Quais são as vantagens da atual regulação e quais foram as principais mudanças provocadas pela pressão regulatória?
A atual regulamentação é complexa, muitas vezes demasiado complexa, e às vezes desafia a lógica. Contudo, se deixarmos a superfície e mergulharmos nas bases em que assenta essa regulamentação percebemos que os princípios, normalmente, são estáveis. E isto é o mais relevante para quem trabalha na área. Independente do excesso da regulamentação, que os princípios em que a mesma assenta se mantenham estáveis.

O tsunami regulatório dos últimos anos sobre os setores financeiros é o novo normal ou caminha-se para a bonança e está-se em vias de estabilização?
Quando iniciei a minha carreira, em 1999, o Regime Geral das Instituições de Crédito e Sociedades Financeiras tinha 241 artigos, hoje tem mais do dobro, na altura eram 39 páginas em Diário da República, hoje são 147. A 1ª e 2ª Diretivas Bancárias tinham juntas 40 artigos. A atual CRD IV (Capital Requirements Directive) e o CRR (Capital Requirements Regulation) têm 686 artigos. Não creio que esta tendência se altere no curto prazo.
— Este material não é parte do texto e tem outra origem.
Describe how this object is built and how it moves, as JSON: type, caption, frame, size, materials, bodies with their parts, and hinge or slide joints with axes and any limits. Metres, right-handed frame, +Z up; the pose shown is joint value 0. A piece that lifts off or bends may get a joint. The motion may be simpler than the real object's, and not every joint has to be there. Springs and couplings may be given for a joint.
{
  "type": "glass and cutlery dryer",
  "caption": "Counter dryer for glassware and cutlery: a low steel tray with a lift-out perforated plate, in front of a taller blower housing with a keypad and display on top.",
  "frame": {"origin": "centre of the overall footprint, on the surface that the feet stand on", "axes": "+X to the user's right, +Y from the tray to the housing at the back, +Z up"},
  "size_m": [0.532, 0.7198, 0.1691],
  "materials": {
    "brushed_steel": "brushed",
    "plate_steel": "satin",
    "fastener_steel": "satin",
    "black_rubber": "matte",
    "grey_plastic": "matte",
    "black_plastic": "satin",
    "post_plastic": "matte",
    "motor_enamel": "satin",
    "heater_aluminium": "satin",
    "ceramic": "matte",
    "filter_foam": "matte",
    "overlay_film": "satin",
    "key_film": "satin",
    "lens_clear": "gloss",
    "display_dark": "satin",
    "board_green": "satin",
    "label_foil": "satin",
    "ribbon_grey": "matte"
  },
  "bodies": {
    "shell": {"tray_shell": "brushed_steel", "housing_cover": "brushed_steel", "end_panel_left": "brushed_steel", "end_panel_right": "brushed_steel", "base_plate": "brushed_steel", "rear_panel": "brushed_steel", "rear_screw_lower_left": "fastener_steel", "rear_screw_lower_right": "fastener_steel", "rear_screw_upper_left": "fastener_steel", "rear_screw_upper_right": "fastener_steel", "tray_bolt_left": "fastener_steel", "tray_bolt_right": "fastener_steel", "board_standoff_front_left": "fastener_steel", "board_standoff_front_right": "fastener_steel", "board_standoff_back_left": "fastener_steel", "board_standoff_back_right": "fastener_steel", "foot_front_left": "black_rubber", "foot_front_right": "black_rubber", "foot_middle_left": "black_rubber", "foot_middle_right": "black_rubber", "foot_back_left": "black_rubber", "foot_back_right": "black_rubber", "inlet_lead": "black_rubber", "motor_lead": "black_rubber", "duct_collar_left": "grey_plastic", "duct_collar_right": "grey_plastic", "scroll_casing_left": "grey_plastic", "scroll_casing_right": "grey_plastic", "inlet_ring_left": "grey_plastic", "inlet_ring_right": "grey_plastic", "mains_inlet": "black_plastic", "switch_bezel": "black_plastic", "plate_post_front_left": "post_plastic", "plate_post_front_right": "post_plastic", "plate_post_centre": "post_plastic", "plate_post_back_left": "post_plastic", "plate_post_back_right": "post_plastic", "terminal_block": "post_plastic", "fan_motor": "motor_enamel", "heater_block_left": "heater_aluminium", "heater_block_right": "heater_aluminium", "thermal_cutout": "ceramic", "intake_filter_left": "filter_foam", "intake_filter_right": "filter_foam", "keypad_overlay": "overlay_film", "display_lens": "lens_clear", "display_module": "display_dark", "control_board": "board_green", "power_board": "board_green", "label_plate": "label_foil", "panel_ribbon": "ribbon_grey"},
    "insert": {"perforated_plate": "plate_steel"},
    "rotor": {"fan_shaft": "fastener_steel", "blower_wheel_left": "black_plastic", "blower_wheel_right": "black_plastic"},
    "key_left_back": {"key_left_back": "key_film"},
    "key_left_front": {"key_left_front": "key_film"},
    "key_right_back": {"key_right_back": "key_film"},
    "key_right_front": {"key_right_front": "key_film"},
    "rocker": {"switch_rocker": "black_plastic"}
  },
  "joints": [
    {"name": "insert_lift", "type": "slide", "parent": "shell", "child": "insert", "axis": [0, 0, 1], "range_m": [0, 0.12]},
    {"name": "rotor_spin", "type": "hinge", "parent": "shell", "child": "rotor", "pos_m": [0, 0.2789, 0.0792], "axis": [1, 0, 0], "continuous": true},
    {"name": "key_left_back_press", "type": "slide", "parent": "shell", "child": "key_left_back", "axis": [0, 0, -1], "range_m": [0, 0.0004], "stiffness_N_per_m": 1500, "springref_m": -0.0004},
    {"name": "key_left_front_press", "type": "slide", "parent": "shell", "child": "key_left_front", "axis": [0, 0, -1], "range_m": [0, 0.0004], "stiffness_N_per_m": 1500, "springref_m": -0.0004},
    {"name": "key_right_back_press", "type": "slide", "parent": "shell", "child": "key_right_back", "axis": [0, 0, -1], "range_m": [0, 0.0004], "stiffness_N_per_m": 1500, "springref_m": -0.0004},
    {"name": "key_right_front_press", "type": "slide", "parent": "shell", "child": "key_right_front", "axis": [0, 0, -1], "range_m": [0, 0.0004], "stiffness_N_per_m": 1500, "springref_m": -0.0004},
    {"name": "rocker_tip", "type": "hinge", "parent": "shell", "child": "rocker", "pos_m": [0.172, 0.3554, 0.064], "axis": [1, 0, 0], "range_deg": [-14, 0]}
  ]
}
As fintechs deviam ser objeto da mesma regulação que os bancos incumbentes ou seria fatal para a inovação?
Tem havido um entendimento mais ou menos explícito que a regulamentação das fintech pode prejudicar o desenvolvimento destas novas entidades, muitas delas start-ups. Por outro lado, não parece desejável que uma mesma atividade possa ter uma diferente regulação e supervisão e haja um tratamento preferencial a determinados players face a outros no mesmo mercado. Os reguladores têm um papel essencial na obtenção do equilíbrio necessário, percebendo as fintech, que são realidades muito díspares, com estruturas descentralizadas, muitas de pequena dimensão, de forma aberta e transparente, e simultaneamente mapeando e avaliando os riscos associados a estas novas entidades, nomeadamente os de estabilidade financeira.

Quais são os principais desafios futuros na área da regulação bancária e financeira? Qual poderá ser o impacto da conclusão da união bancária?
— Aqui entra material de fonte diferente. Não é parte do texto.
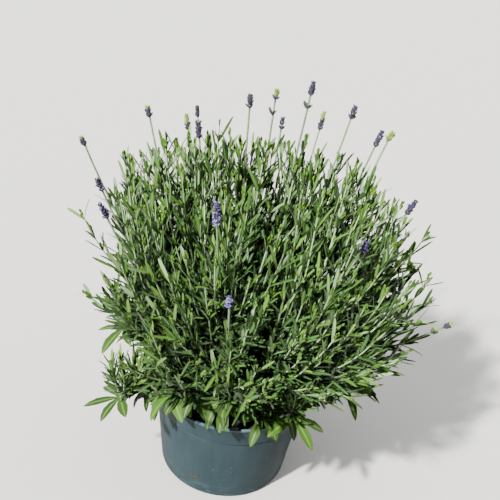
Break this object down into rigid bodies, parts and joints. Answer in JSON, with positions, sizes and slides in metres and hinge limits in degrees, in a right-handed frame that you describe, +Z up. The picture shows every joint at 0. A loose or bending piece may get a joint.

O primeiro pilar da união bancária, o Mecanismo Único de Supervisão, já está operacional e funciona bem. Os outros dois, o Mecanismo Único de Resolução e o Fundo de Garantia de Depósitos comum, ainda estão em curso, sendo que o objetivo do Mecanismo Único de Resolução é de estar dotado com 55 mil milhões de euros até 2024, valor que virá das contribuições dos bancos. Acresce que os bancos estão hoje sujeitos a requisitos de capital muito exigentes e num futuro próximo com a BRRD2 (Bank Recovery and Resolution Directive) esses requisitos vão aumentar. Os requisitos de capital, juntamente com a forte pressão dos supervisores no sentido de redução dos riscos de crédito e liquidez, está a resultar numa mudança genética do modelo de negócio de alguns bancos comerciais transformando-os em meras plataformas de distribuição de produtos de terceiros.

Qual poderá ser a importância da reg-techs e da tecnologia como resposta às exigências de regulação?
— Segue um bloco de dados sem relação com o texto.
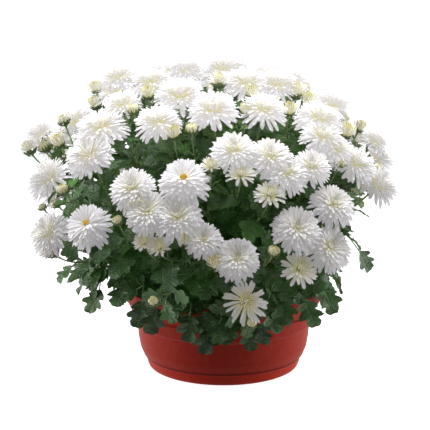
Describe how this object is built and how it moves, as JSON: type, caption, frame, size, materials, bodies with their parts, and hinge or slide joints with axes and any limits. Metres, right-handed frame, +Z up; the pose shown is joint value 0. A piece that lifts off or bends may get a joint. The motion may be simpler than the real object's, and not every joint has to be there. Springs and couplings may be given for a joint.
{
  "type": "pot chrysanthemum",
  "caption": "White double spray chrysanthemum grown as a low dome in a terracotta-red plastic bowl pot with stepped sides.",
  "frame": {"origin": "centre of the pot's flat foot, on the surface it stands on", "axes": "+Z up through the pot's axis, -Y to the side that is seen first"},
  "size_m": [0.4375, 0.437, 0.3627],
  "materials": {
    "terracotta_plastic": "matte, powdery, stepped moulding",
    "peat": "crumbly moist peat mix",
    "foliage": "satin green leaves and stems",
    "petals": "soft white petals with cream centres"
  },
  "bodies": {
    "root": {"pot": "terracotta_plastic", "potting_soil": "peat", "cutting_1": "foliage", "cutting_2": "foliage", "cutting_3": "foliage", "cutting_4": "foliage", "cutting_5": "foliage", "flower_spray_01": "petals", "flower_spray_02": "petals", "flower_spray_03": "petals", "flower_spray_04": "petals", "flower_spray_05": "petals", "flower_spray_06": "petals", "flower_spray_07": "petals", "flower_spray_08": "petals", "flower_spray_09": "petals", "flower_spray_10": "petals", "flower_spray_11": "petals", "flower_spray_12": "petals", "flower_spray_13": "petals", "flower_spray_14": "petals", "flower_spray_15": "petals", "flower_spray_16": "petals", "flower_spray_17": "petals", "flower_spray_18": "petals", "flower_spray_19": "petals", "flower_spray_20": "petals", "flower_spray_21": "petals", "flower_spray_22": "petals", "flower_spray_23": "petals", "flower_spray_24": "petals", "flower_spray_25": "petals", "flower_spray_26": "petals", "flower_spray_27": "petals", "flower_spray_28": "petals", "flower_spray_29": "petals", "flower_spray_30": "petals", "flower_spray_31": "petals", "flower_spray_32": "petals", "flower_spray_33": "petals", "flower_spray_34": "petals", "flower_spray_35": "petals", "flower_spray_36": "petals", "flower_spray_37": "petals", "flower_spray_38": "petals", "flower_spray_39": "petals", "flower_spray_40": "petals", "flower_spray_41": "petals", "flower_spray_42": "petals", "flower_spray_43": "petals", "flower_spray_44": "petals", "flower_spray_45": "petals", "flower_spray_46": "petals", "flower_spray_47": "petals", "flower_spray_48": "petals", "flower_spray_49": "petals", "flower_spray_50": "petals", "flower_spray_51": "petals", "flower_spray_52": "petals", "flower_spray_53": "petals"}
  },
  "joints": []
}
As reg-techs podem funcionar em dois planos distintos, o que explica a sua importância. Primeiro, na introdução de decisões de negócio totalmente automatizadas, por exemplo a identificação de um cliente na abertura de uma conta bancária (KYC). Num segundo plano, como uma ferramenta de suporte dos compliance officers, mas não os substituindo, nomeadamente na deteção de riscos de compliance e regulatórios. Se implementadas corretamente, as reg-techs permitem a redução de custos e de duplicação de trabalho e simultaneamente uma melhor compreensão do risco pelo compliance officer.